Smash product of pointed spaces is not associative
Solution 1:
Look at the following diagram (created using http://Presheaf.com. I didn't know how to do the\Bbb-letters there)
Since both paths simply identify
$(\Bbb N×\Bbb Q×\{0\})\cup(\Bbb N×\{0\}×\Bbb Q)∪(\{0\}×\Bbb Q×\Bbb Q)$ to a point, we have induced set maps $s$ and $\tilde s$, where the later is a bijection. Since the lower left arrow is a quotient map, $\tilde s$ is continuous if and only if $$s:(\Bbb N\wedge\Bbb Q)×\Bbb Q\to \Bbb N∧(\Bbb Q∧\Bbb Q)$$ is continuous. In order to show that it is not, we have to find an open set in $ \Bbb N∧(\Bbb Q∧\Bbb Q)$ whose preimage is not open. Since the preimage of $V$ under $s$ is the same as the image of $q^{-1}(V)$ under $l×1$, this amounts to finding an open $q$-saturated set $U$ in $\Bbb N×\Bbb Q×\Bbb Q$ whose image is not open.
The product $\Bbb N×\Bbb Q×\Bbb Q$ is a disjoint union of $\Bbb Q×\Bbb Q$'s, one for each natural number, starting at $0$. A set in $\Bbb N×\Bbb Q×\Bbb Q$ is $q$-saturated if it contains the entire $(\Bbb Q×\Bbb Q)$-copy at $n=0$, and for each $n>0$ it contains the coordinate axes of $\Bbb Q×\Bbb Q$.
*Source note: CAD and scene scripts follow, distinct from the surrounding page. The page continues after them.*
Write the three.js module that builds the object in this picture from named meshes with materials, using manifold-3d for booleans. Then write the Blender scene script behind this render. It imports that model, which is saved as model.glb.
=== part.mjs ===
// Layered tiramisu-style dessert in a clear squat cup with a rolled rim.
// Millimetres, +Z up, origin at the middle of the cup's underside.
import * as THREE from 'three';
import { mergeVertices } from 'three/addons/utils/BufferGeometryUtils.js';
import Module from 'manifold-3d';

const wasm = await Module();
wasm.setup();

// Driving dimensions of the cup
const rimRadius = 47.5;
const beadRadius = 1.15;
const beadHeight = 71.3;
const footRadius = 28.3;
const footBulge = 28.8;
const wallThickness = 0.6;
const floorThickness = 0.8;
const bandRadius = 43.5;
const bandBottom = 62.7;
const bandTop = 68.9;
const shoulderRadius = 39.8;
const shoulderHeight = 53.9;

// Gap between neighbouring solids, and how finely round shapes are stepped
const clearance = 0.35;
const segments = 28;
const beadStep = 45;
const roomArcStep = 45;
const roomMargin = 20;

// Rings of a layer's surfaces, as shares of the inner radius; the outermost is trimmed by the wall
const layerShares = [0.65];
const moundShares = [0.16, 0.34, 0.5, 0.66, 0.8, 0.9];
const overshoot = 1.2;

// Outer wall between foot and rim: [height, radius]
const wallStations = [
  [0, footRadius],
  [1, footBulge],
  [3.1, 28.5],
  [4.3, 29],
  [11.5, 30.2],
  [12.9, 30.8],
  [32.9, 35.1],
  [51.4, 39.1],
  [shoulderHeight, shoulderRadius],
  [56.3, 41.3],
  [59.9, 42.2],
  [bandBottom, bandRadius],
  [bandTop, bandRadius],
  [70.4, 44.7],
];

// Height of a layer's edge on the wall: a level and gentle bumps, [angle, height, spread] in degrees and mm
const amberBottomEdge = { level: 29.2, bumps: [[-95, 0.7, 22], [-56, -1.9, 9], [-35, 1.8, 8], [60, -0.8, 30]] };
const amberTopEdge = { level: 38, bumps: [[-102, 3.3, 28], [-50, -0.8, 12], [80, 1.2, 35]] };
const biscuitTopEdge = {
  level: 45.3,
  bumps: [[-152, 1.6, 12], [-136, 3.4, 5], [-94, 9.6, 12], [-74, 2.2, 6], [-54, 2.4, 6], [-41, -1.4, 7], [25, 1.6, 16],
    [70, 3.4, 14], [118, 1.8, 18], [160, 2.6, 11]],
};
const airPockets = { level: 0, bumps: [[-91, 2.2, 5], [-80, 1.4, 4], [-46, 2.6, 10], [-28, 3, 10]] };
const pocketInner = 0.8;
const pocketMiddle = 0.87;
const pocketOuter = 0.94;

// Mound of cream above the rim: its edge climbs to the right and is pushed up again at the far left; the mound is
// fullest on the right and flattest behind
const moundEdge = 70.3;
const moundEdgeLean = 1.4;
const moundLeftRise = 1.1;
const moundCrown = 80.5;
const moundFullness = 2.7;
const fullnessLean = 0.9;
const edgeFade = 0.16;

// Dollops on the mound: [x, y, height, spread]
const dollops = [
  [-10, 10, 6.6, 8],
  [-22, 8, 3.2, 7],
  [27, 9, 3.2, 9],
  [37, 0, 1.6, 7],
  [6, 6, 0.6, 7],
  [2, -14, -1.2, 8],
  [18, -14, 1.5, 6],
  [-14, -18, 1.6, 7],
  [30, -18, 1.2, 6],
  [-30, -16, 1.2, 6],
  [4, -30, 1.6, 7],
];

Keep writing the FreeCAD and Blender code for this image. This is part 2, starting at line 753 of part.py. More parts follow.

Consider the set $U:=(\{0\}×\Bbb Q×\Bbb Q)\cup\bigcup_{n>0} U_n$, where
$$U_n=\{(n,x,y)\mid y<\pi/n\text{ or }y>x+\pi/n\}$$
Each $U_n$ is open and contains the axes, so $U$ is saturated and open. Its image $V=(l×1)(U)$ contains $(b,0)$, where $b$ denotes the base point of $\Bbb N∧\Bbb Q$. However, we can show that $(b,0)$ is not interior point of $V$:
For $(b,0)$ to be in $\text{int }V$, there had to exist an open neighborhood $B$ of $b$ and an $ϵ>0$ such that $B×[-ϵ,ϵ]⊆V$. One can think of $\Bbb N∧\Bbb Q$ as the wedge sum $\bigvee_{n>0}(\Bbb Q,0)$, countably many copies of $\Bbb Q,$ with all $0$'s identified. The set $B$ thus contains as a subspace the wedge
$\bigvee_{n>0}((-\delta_n,δ_n),0)$, where all $δ_n>0$. Now for $k\in\Bbb N$ such that $\pi/k<ϵ$, the product $(-δ_k,δ_k)×[-ϵ,ϵ]$ is not contained in $U_k$.
This also shows that for a quotient map $q$ the product $q\times 1_Y$ need not be a quotient map if $Y$ is not locally compact. The reason why it fails here is that the neighborhood $K:=[-ϵ,ϵ]$ of $0$ in $\Bbb Q$ is not compact. Otherwise we could consider the set $W$ which is the largest subset of $\Bbb N×\Bbb Q$ such that $W×K⊆U$. This set turns out to be open and saturated. But here the openness would require that we can apply the Tube Lemma to $\{(k,0)\}×[-ϵ,ϵ]⊆U$, which is not possible as the interval isn't compact in $\Bbb Q$.
By the way, a smash product $X∧Y∧Z$ is associative if $X$ and $Z$ are locally compact, but also if two out of the three spaces are compact Hausdorff. The reason is that if $Y,Z$ are compact Hausdorff, then so is $Y∧Z$, which means that $p:Y×Z\to Y∧Z$ is perfect. For perfect $p$ a map $1_X×p$ is closed, hence a quotient map.
Solution 2:
There appears to be a detailed proof due to Kathleen Lewis in section 1.5 of Parametrized Homotopy Theory by J.P. May and J. Sigurdsson.
Solution 3:
The preimage in $(\mathbb N\wedge\mathbb Q)\times\mathbb Q$ of an open neighbourhood of the origin of $(\mathbb N\wedge\mathbb Q)\wedge\mathbb Q$ must contain a product of open neighbourhoods of the origins of $\mathbb N\wedge\mathbb Q$ and $\mathbb Q$, so its preimage in $\mathbb N\times\mathbb Q\times\mathbb Q$ must contain a set of the form $\{0\}\times\mathbb Q\times U$, where $U\subseteq\mathbb Q$ is a neighbourhood of $0$. However, $\{(n,x,y)\mid|xy|\lt1\}$ doesn't contain such a set, and its image in $\mathbb N\wedge(\mathbb Q\wedge\mathbb Q)$ is open.